Here, I try to compare the different possibilities of designing a 4-piston-brake for the 9-3.

The perfect tire choice
The tires are the interface between car and street. Therefore, before modifying anything else, choose the right tire! Keep away from cheap no name tires.
Dunlop SP9000s have been proven to be excellent allround-tires for the Viggen in the dimensions 215/45 R17. They are both comfortable, grippy and avoid tramlining. In summer 2005, I used Yokohama AVS sport (225/40 R18) which offer, once properly warmed up, tremendous grip. However, they have very stiff sidewalls, tramlining is very strong and annoying and comfort is abyssmal. Next summer, I will try Dunlop SP 9000s in 225/40 R18 for street use and Yokohama A032Rs in 225/45 R17, which are racing tires, for race track use. I heard good things about Bridgestone Pole Position an Michelin Pilot tires, too. Just keep in mind that a street tire has to have a soft sidewall to avoid tramlining.

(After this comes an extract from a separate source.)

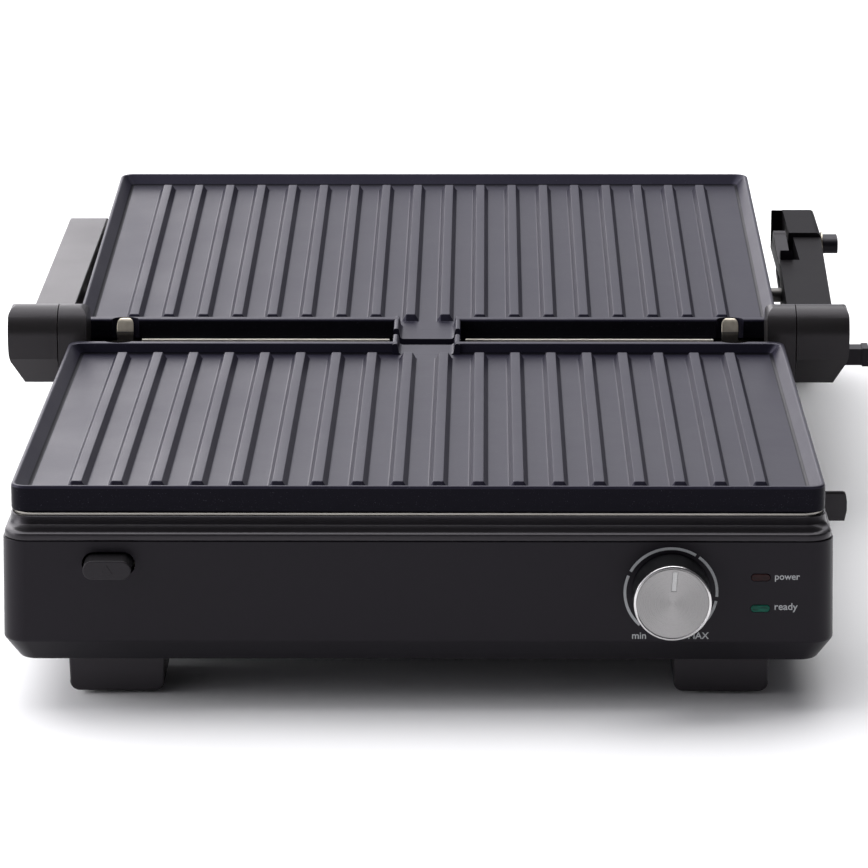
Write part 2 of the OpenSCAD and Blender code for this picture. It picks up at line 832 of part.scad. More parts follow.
module handle_grip() {
    color("dimgray") difference() {
        intersection() {
            rod_x(-124, 124, bar_y, bar_z, bar_r + 1.8);
            block(-130, 130, 0, 300, 1.6, 40);
        }
        rod_x(-130, 130, bar_y, bar_z, bar_r - 0.4);
    }
}

module handle_end_caps() {
    color(plastic) {
        rod_x(end_x1, end_x1 + 1.2, bar_y, bar_z + 1, 8);
        rod_x(-left_x1 - 1.2, -left_x1, bar_y, bar_z + 1, 8);
    }
}

module handle_pads() {
    color(rubber) {
        block(end_x0 + 2, end_x1 - 2, arm_end - leg_d + 4, arm_end - 4, 0, pad_h);
        block(-left_x1 + 2, -left_leg_x0 - 2, arm_end - leg_d + 4, arm_end - 4, 0, pad_h);
    }
}

module arm_screws() {
    color(steel) for (x = [(end_x0 + end_x1) / 2, -(left_leg_x0 + left_x1) / 2]) {
        translate([x, arm_end - leg_d - 1.6, 30]) rotate([-90, 0, 0]) cylinder(h = 1.6, r = 3.4);
    }
}

module hinge_release_tab() {
    color(plastic) at_axis() {
        block(hub_x0 + 13.6, 183, -4, 4, -13.9, -6.9);
        block(183, 185.8, -4.6, 4.6, -14.3, -6.5);
    }
}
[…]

UPDATE: For track use, the A032R proved to be excellent. Grip is unbelievable. Nearly no tire spin, even in second gear. Big recommendation (but for every day street use much too loud).
UPDATE 09.09.09: I drive a set of Hankook V12 Evo for 5 months now, and I am very happy with them. I see no disadvantages compared to the Dunlop SP 9000. However, on the race track, they are no match for real race tires like Yokohama A032Rs.

Some additional tips and tricks
1. Buy some lowering spring like those made by H&R, Eibach, Hirsch. This will improve the ride of your Viggen tremendously. You don´t need new shocks, the stock Viggen shocks (made by Sachs) will do just fine.
2. If the Brake-Warning shows up in your cockpit, top up the braking fluid as much as possible. This will normally solve the problem.